Un segundo problema es que en la reorganización del MOPTT, determinadas funciones indispensables fueron eliminadas o nadie las realiza hoy en día. En el caso del Departamento de Puentes, éste se dividió en dos: un área de estudios y un área de construcciones; prescindiéndose del área de conservación. Como es evidente, resulta fundamental que en la etapa de operación, cuyo control lo realiza otra área de Vialidad, se pueda contar con una unidad a la cual remitir los temas urgentes.



Un tercer tema es el relativo a la fiscalización. En el caso del puente Loncomilla ello ha quedado de manifiesto, no tanto con el derrumbe -pues eso se está investigando-, sino que con el puente mecano que se instaló de emergencia. Un puente (sea mecano o sea definitivo) se calcula para una fatiga de afluencia que le permita soportar una carga mucho más alta que aquella que se considerará normal durante su uso; sin embargo, se arriesga su colapso cuando concurren los siguientes factores: una falla en la base geológica (como parece haber ocurrido con el puente carretero), un retardo en su reparación, y una fatiga acumulada por iteración (repetición constante de la sobrecarga).



Esta iteración parece estar demostrada por el hecho que al puente mecano, ya a los dos días de instalado, se le soltaron los pernos. Esto es normal que se produzca, pero al cabo de una semana o más de uso. Sólo la sobrecarga del puente puede acelerar este proceso, en forma determinante.

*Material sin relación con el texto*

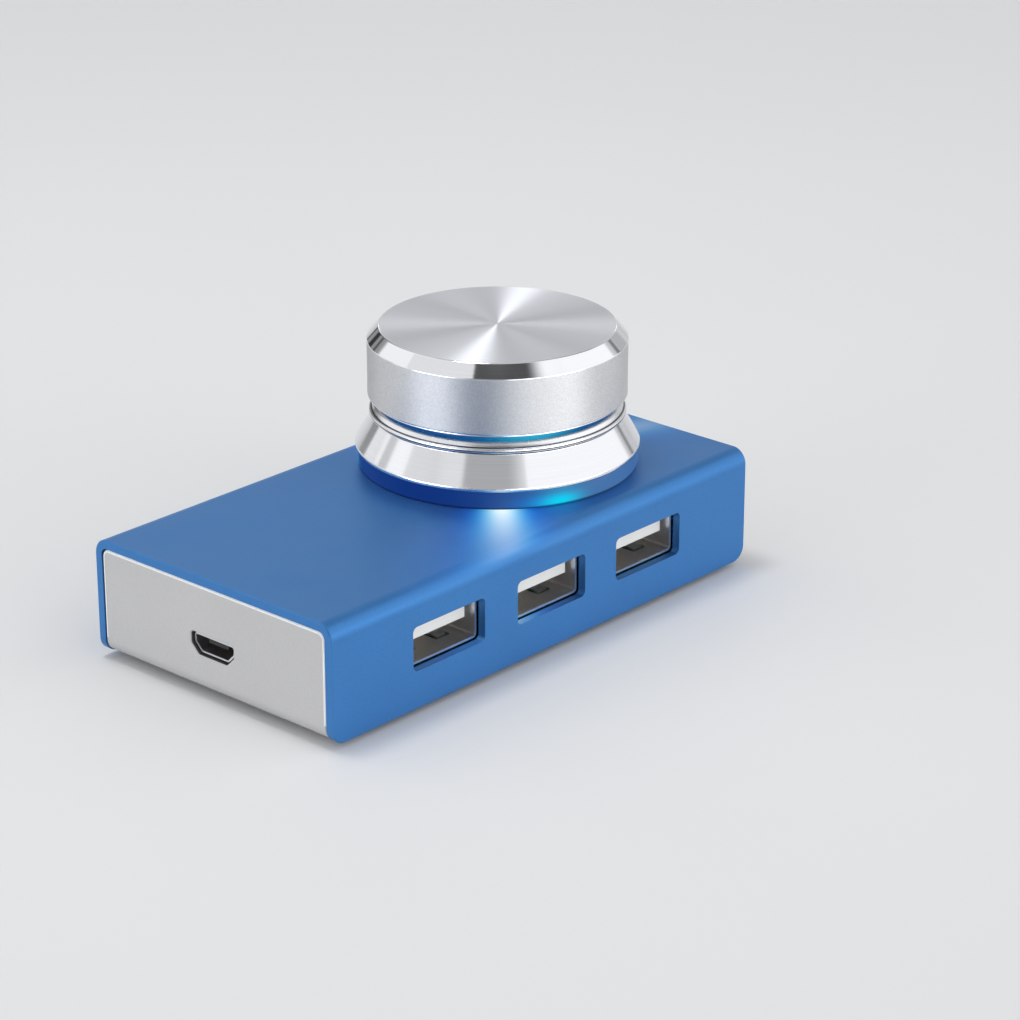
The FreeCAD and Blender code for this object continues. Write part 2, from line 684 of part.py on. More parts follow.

¿Qué podría provocar el hecho anterior? Algo que no ha sido informado podría ser la causa. Un usuario importante del puente colapsado y del puente mecano, además de las forestales de la zona, es la fábrica de vigas que se utilizan en concesiones, cada una de las cuales puede llegar a pesar 50 toneladas.

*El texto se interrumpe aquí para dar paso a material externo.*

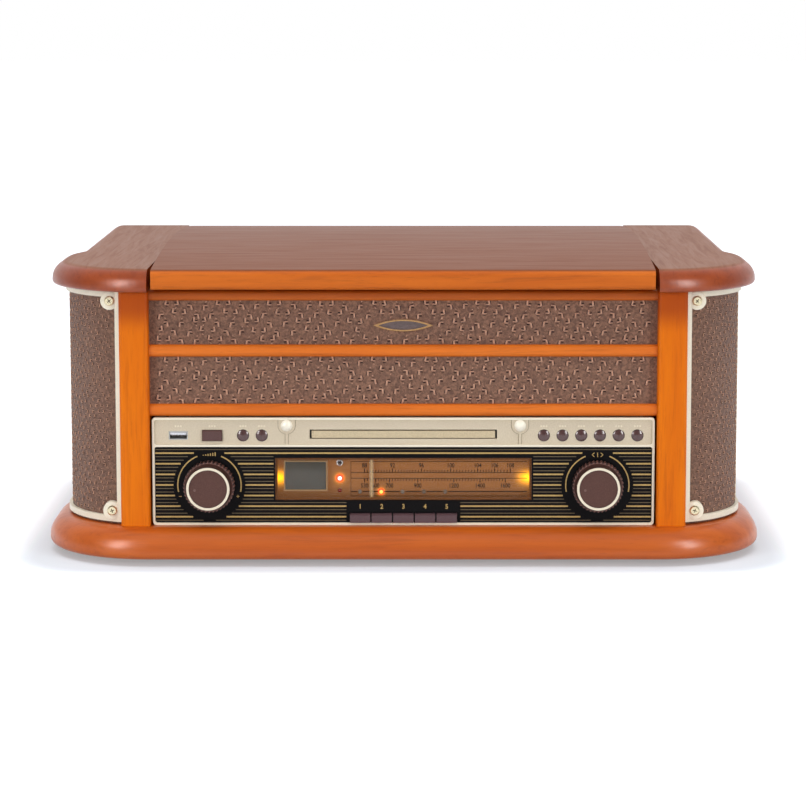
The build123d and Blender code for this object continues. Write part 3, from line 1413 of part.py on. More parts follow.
def speed_selector():
    """Three-position slide with its stem through the deck."""
    low = DECK_TOP + SLIDE_GAP
    long = SELECTOR_LENGTH / 2
    wide = SELECTOR_WIDTH / 2
    top = low + SELECTOR_HEIGHT
    cap = block(SELECTOR_X - long, SELECTOR_X + long, SELECTOR_Y - wide, SELECTOR_Y + wide, low, top)
    cap = chamfer(cap.edges().group_by(Axis.Z)[-1], SELECTOR_BEVEL)
    half = SELECTOR_STEM / 2
    foot = DECK_BOTTOM - SELECTOR_STEM_DROP
    stem = block(SELECTOR_X - half, SELECTOR_X + half, SELECTOR_Y - half, SELECTOR_Y + half, foot, low)
    return cap + stem


# ---- lid ----
def crown_section(front, back, bottom, drop):
    """Side view of the lid, or of its hollow where drop lowers the crown."""
    edge = LID_EDGE - drop
    radius = (((BACK_FACE - TOP_FRONT) / 2) ** 2 + LID_CROWN**2) / (2 * LID_CROWN)
    middle = (BACK_FACE + TOP_FRONT) / 2

    def level(y):
        fall = radius - (radius**2 - (y - middle) ** 2) ** 0.5
        return edge + LID_CROWN - fall

    sill = Line((front, bottom), (back, bottom))
    rear = Line(sill @ 1, (back, level(back)))
    crown = ThreePointArc(rear @ 1, (middle, edge + LID_CROWN), (front, level(front)))
    nose = Line(crown @ 1, sill @ 0)
    return make_face([sill, rear, crown, nose])


def lid():
    """Crowned lid with side walls, hollow underneath."""
    half = LID_WIDTH / 2
    outer = crown_section(TOP_FRONT, BACK_FACE, LID_BOTTOM, 0)
    body = extrude(Plane.YZ.offset(-half) * outer, amount=LID_WIDTH)
    front_edges = body.edges().filter_by(Axis.X).group_by(Axis.Y)[0].sort_by(Axis.Z)
    body = fillet(front_edges[-1], LID_NOSE_TOP)
    front_edges = body.edges().filter_by(Axis.X).group_by(Axis.Z)[0].sort_by(Axis.Y)
    body = fillet(front_edges[0], LID_NOSE_BOTTOM)
    inner = half - LID_WALL
    hollow = crown_section(
        TOP_FRONT + LID_FRONT_WALL, BACK_FACE - LID_WALL, LID_BOTTOM - 1, LID_PANEL
    )
    return body - extrude(Plane.YZ.offset(-inner) * hollow, amount=2 * inner)


def hinge_segments(x):
    """The three knuckle spans of one hinge: outer, middle, outer."""
    third = HINGE_WIDTH / 3
    start = x - HINGE_WIDTH / 2
    return [
        (start + i * third + SLIDE_GAP / 2, start + (i + 1) * third - SLIDE_GAP / 2) for i in range(3)
    ]


def knuckle(span, leaf_z):
    """One hinge knuckle and the tongue that joins it to its leaf."""
    barrel = rod_x(HINGE_Y, HINGE_Z, HINGE_RADIUS, span[0], span[1])
    low, high = sorted((HINGE_Z, leaf_z))
    return barrel + block(span[0], span[1], BACK_FACE, BACK_FACE + HINGE_LEAF, low, high)


def lid_hinge_leaves():
    """Upper leaves with their middle knuckles, screwed to the back of the lid."""
    pieces = []
    for x in (-HINGE_X, HINGE_X):
        leaf_z = HINGE_Z + HINGE_RADIUS + SLIDE_GAP
        middle = hinge_segments(x)[1]
        leaf = block(
            x - HINGE_WIDTH / 2,
            x + HINGE_WIDTH / 2,
            BACK_FACE,
            BACK_FACE + HINGE_LEAF,
            leaf_z,
            leaf_z + HINGE_LEAF_HEIGHT - HINGE_RADIUS,
        )
        bore = rod_x(HINGE_Y, HINGE_Z, HINGE_PIN_RADIUS + SHAFT_GAP, middle[0] - 1, middle[1] + 1)
        pieces.append(leaf + knuckle(middle, leaf_z) - bore)
    return group(pieces)


def cabinet_hinge_leaves():
    """Lower leaves with the outer knuckles and the pin fixed in them."""
    pieces = []
    for x in (-HINGE_X, HINGE_X):
        leaf_z = HINGE_Z - HINGE_RADIUS - SLIDE_GAP
        spans = hinge_segments(x)
        leaf = block(
            x - HINGE_WIDTH / 2,
            x + HINGE_WIDTH / 2,
            BACK_FACE,
            BACK_FACE + HINGE_LEAF,
            leaf_z - HINGE_LEAF_HEIGHT,
            leaf_z,
        )
        leaf += knuckle(spans[0], leaf_z)
        leaf += knuckle(spans[2], leaf_z)
        leaf += rod_x(HINGE_Y, HINGE_Z, HINGE_PIN_RADIUS, spans[0][0], spans[2][1])
        pieces.append(leaf)
    return group(pieces)


def lid_stay():
    """Quadrant stay, concentric with the hinge, that slides through the deck."""
    x1 = LID_WIDTH / 2 - LID_WALL
    axis = Pos(HINGE_Y, HINGE_Z)
    half = STAY_BAND / 2
    ring = axis * Circle(STAY_RADIUS + half) - axis * Circle(STAY_RADIUS - half)
    reach = 2 * STAY_RADIUS
    end_y = HINGE_Y - reach * cos(radians(STAY_SWEEP))
    end_z = HINGE_Z - reach * sin(radians(STAY_SWEEP))
    corner = (HINGE_Y - reach, HINGE_Z - reach)
    wedge = make_face(
        Polyline(
            [(HINGE_Y, HINGE_Z), (HINGE_Y - reach, HINGE_Z), corner, (end_y, end_z)], close=True
        )
    )
    arc = extrude(Plane.YZ.offset(x1 - STAY_THICK) * (ring & wedge), amount=STAY_THICK)
    tab_y = HINGE_Y - STAY_RADIUS
    tab = block(x1 - STAY_THICK, x1, tab_y - half, tab_y + 16, HINGE_Z, LID_BOTTOM + 5)
    return arc + tab


# ---- cassette section ----
def cassette_mechanism():
    """Cassette deck housing behind the slot in the right side wall."""
    outer = SIDE_INNER - SLIDE_GAP
    case = block(CASE_INNER, outer, CASE_FRONT, CASE_BACK, CASE_BOTTOM, CASE_TOP)
    margin = 2 * SLOT_CLEAR
    gap = 2 * SLIDE_GAP
    case -= side_opening(
        CASSETTE_LENGTH + margin, CASSETTE_HEIGHT + margin, CASSETTE_Z, CASE_INNER + 4, outer + 1
    )
    pocket = outer - EJECT_BODY - EJECT_TRAVEL - 1
    case -= side_opening(EJECT_WIDTH + gap, EJECT_HEIGHT + gap, EJECT_Z, pocket, outer + 1)
    return case


def flap_axis():
    """Where the flap's pins turn, in the thickness of the side wall."""
    return SIDE_INNER + 2.2, SLOT_TOP - 1.6


def cassette_flap():
    """Sprung flap of the cassette slot, hung on pins at its upper edge."""
    x, z = flap_axis()
    half = CASSETTE_LENGTH / 2 - SLIDE_GAP
    leaf = block(
        x, x + FLAP_THICK, CASSETTE_Y - half, CASSETTE_Y + half, SLOT_BOTTOM + SLIDE_GAP, z
    )
    barrel = rod_z(0, 0, FLAP_PIN, -half, half)
    barrel = Pos(x, CASSETTE_Y, z) * Rot(90, 0, 0) * barrel
    return leaf + barrel


def cassette_key():
    """Eject key below the slot, sliding in its pocket."""
    inner = SIDE_INNER - EJECT_BODY
    key = side_opening(EJECT_WIDTH, EJECT_HEIGHT, EJECT_Z, inner, SIDE_OUTER + EJECT_PROUD)
    return chamfer(key.edges().group_by(Axis.X)[-1], EJECT_BEVEL)


# ---- power and back ----
def transformer():
    """Mains transformer: laminated core with the coil standing out on both sides."""
    x = -FRONT_WIDTH / 4 - TRANSFORMER_WIDTH / 2
    y = BACK_INNER - TRANSFORMER_DEPTH - TRANSFORMER_FROM_BACK
    core_end = y + TRANSFORMER_DEPTH / 2
    core = block(x, x + TRANSFORMER_WIDTH, y, core_end, BASE_TOP, BASE_TOP + TRANSFORMER_HEIGHT)
    coil = block(
        x + COIL_INSET,
        x + TRANSFORMER_WIDTH - COIL_INSET,
        y - COIL_OUTSTAND,
        core_end + COIL_OUTSTAND,
        BASE_TOP + COIL_RISE,
        BASE_TOP + TRANSFORMER_HEIGHT - COIL_RISE,
    )
    return core + chamfer(coil.edges().filter_by(Axis.Z), COIL_ROUND)


def rear_sockets():
    """Pair of line sockets on a plate, and the gland of the mains lead."""
    z = BASE_TOP + SOCKET_RISE
    plate_x = FRONT_WIDTH / 4
    face = BACK_FACE + SOCKET_PLATE
    half = SOCKET_PLATE_WIDTH / 2
    rise = SOCKET_PLATE_HEIGHT / 2
    plate = block(plate_x - half, plate_x + half, BACK_FACE, face, z - rise, z + rise)
    for i in range(SOCKETS):
        x = plate_x + (i - (SOCKETS - 1) / 2) * SOCKET_PITCH
        plate += rod_y(x, z, SOCKET_RADIUS, face, BACK)
        plate -= rod_y(x, z, SOCKET_BORE, BACK_FACE + 1, BACK + 1)
    gland_x = GLAND_INSET - FRONT_WIDTH / 2
    length = BACK - BACK_FACE
    gland = turned(
        [
            (GLAND_BORE, 0),
            (GLAND_FLANGE_RADIUS, 0),
            (GLAND_FLANGE_RADIUS, SOCKET_PLATE),
            (GLAND_RADIUS, SOCKET_PLATE),
            (GLAND_RADIUS, length),
            (GLAND_BORE, length),
        ]
    )
    return group([plate, Pos(gland_x, BACK_FACE, z) * Rot(-90, 0, 0) * gland])


def main():
    os.makedirs("parts", exist_ok=True)
    pieces = {
        "base_board": base_board,
        "feet": feet,
        "top_wings": top_wings,
        "posts": posts,
        "side_panels": side_panels,
        "back_panel": back_panel,
        "front_rails": front_rails,
        "front_cloth_panels": front_cloth_panels,
        "badge": badge,
        "grille_frames": lambda: both_sides(grille_frame()),
        "grille_cloths": lambda: both_sides(grille_cloth()),
        "grille_screws": grille_screws,
        "speaker_boxes": speaker_boxes,
        "speakers": speakers,
        "fascia": fascia,
        "fascia_studs": fascia_studs,
        "dial_panel": dial_panel,
        "dial_window": dial_window,
        "dial_plate": dial_plate,
        "display": display,
        "indicator_lights": indicator_lights,
        "pointer": pointer,
        "dial_cord": dial_cord,
        "volume_knob": volume_knob,
        "tuning_knob": tuning_knob,
        "power_button": power_button,
        "front_board": front_board,
        "cd_drawer": cd_drawer,
        "cd_mechanism": cd_mechanism,
        "deck_plate": deck_plate,
        "platter": platter,
        "platter_mat": platter_mat,
        "drive_belt": drive_belt,
        "motor_pulley": motor_pulley,
        "turntable_motor": turntable_motor,
        "tonearm_gimbal": tonearm_gimbal,
        "tonearm": tonearm,
        "speed_selector": speed_selector,
        "lid": lid,
        "lid_hinge_leaves": lid_hinge_leaves,
        "cabinet_hinge_leaves": cabinet_hinge_leaves,
        "lid_stay": lid_stay,
        "cassette_mechanism": cassette_mechanism,
        "cassette_flap": cassette_flap,
        "cassette_key": cassette_key,
        "transformer": transformer,
        "rear_sockets": rear_sockets,
    }
    for name, make in pieces.items():
        write(name, make())
    for i, x in enumerate(key_places()):
        write(f"function_key_{i + 1}", function_key(x))
    left, right = button_places()
    for i, x in enumerate(left):
        write(f"left_button_{i + 1}", round_button(x))
    for i, x in enumerate(right):
        write(f"right_button_{i + 1}", round_button(x))


main()
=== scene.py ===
import math
import random

import bmesh
import bpy
from mathutils import Matrix, Vector


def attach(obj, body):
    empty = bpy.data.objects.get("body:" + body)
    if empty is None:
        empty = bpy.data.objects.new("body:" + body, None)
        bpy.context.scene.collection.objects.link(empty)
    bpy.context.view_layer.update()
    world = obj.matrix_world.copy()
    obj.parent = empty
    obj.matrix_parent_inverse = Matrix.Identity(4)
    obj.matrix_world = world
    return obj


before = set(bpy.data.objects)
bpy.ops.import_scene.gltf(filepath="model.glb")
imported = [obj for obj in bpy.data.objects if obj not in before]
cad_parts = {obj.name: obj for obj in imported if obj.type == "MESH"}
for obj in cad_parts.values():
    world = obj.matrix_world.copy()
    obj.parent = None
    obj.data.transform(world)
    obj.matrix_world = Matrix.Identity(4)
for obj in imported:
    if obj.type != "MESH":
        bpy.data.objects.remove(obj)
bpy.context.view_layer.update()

# Levels of the cabinet, in millimetres, in the frame that the solids stand in.
MM = 0.001
CLOTH_FACE = -156.5
CLOTH_HALF = 180.5
CLOTH_BANDS = ((114.6, 148.3), (157.4, 188.6))
GRILLE_X = 178.0
GRILLE_Y = -93.0
GRILLE_CLOTH_R = 67.2
GRILLE_LOW = 33.0
GRILLE_HIGH = 190.0
SCREW_X = 209.5
SCREW_LEVELS = (36.8, 188.6)
SCREW_TOP = -158.9
PANEL_FACE = -158.4
PANEL_BOTTOM = 28.4
PANEL_TOP = 83.3
PANEL_HALF = 178.1
KNOB_X = 139.3
KNOB_Z = 55.3
KNOB_FACE = -173.2
KNOB_TEETH = 40
DISC_R = 25.9
WINDOW_HALF = 92.0
WINDOW_BOTTOM = 44.5
WINDOW_TOP = 75.1
KEY_PANEL_HALF = 41.0
KEY_PANEL_TOP = 44.2
KEY_PANEL_FACE = -158.9
KEY_PITCH = 15.55
DIAL_FACE = -150.0
DISPLAY = (-86.1, -54.7, 50.3, 72.6)
DISPLAY_FACE = -153.4
STATUS_X = -45.9
LIGHTS_FACE = -151.4
BAND_X = tuple(-31.5 + 15.4 * i for i in range(5))
BAND_Z = 49.2
SENSOR_Z = 70.6
POWER_Z = 59.1
STEREO_Z = 50.2
LIT_BAND = 1
POINTER_X = -23.0
POINTER_FACE = -153.9
STUD_X = 83.6
SOCKET_X = (83.75, 97.75)
SOCKET_Z = 56.5
HINGE_X = 105.0
LEAF_FACE = 176.2
STUD_Z = 98.8
SHIELD_HALF = 6.0
STEM_HALF = 1.0
FASCIA_TOP = 104.7
USB_X = -161.3
BUTTON_Z = 91.6
LEFT_BUTTONS = (-114.9, -101.5)
RIGHT_BUTTONS = tuple(100.7 + 13.4 * i for i in range(6))
FASCIA_FACE = -158.5
PLATTER_X = -22.0
PLATTER_Y = -8.0
MAT_TOP = 176.0

# Colours as they are seen, in display values from 0 to 255.
GOLD = (190, 158, 97)
DIM_GOLD = (100, 86, 63)
BLACK = (18, 16, 17)
BUTTON_BROWN = (84, 56, 54)
SCALE_INK = (12, 5, 2)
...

De ahí que surge la pregunta de si efectivamente estamos cuidando nuestro importante patrimonio vial, si las concesionarias están haciendo suficiente inspección de carga en las autopistas, y si los ajustes sucesivos de costos en el sector público, para lograr el denominado «superávit estructural», al menos en estas materias, no es un mal negocio para el Estado de Chile.